The story focuses principally on Robert Graysmith, a cartoonist at The
San Francisco Chronicle who was a straight-laced former Eagle Scout
with a love of puzzles and anagrams.
When the self-named Zodiac killer begins sending encrypted messages to
the Chronicle for publication, Graysmith sits in on the editorial
meetings, copying down the ciphers and working on them on his own time.
Before long Graysmith is obsessed, spending more time hovering at the
desk of crime reporter Paul Avery (Robert Downey Jr., in the role he
was born to play) than he is making cartoon deadlines.

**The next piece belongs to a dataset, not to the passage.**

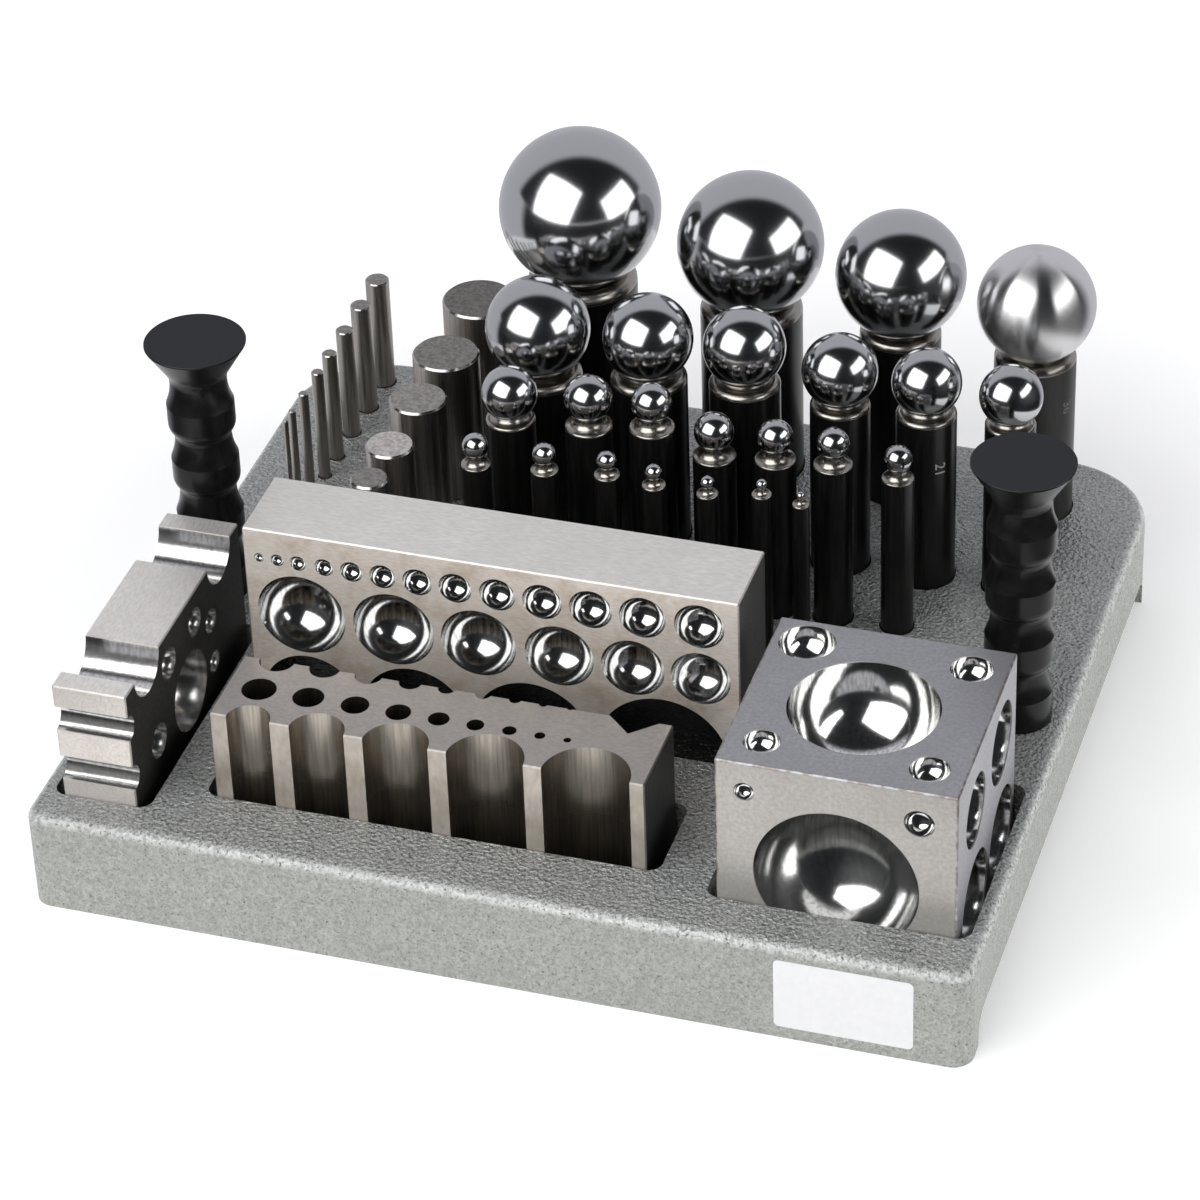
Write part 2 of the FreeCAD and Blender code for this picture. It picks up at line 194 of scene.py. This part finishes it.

Driven as much by a quest for truth as he is a love of muckraking,
Avery at first treats Graysmith as an irritating younger brother.
“What did we discuss about the L-word and how much I don’t like it?” he asks Graysmith. “Well, you’re doing it again – looming.”
But as months and then years go by with no breaks in the case,
Graysmith and Avery start sharing information and theories on the case.
Avery has been doing some looming of his own, shadowing the work of San
Francisco’s top homicide detective, Inspector Dave Toschi (Mark
Ruffalo, also at the top of his game).
Toschi and his partner, Inspector Bill Armstrong (Anthony Edwards),
ardently negotiate the dizzying maze of leads, evidence, crackpot
confessions, jurisdictional nightmares, forensic clues and media
boondoggles that characterized the Zodiac case.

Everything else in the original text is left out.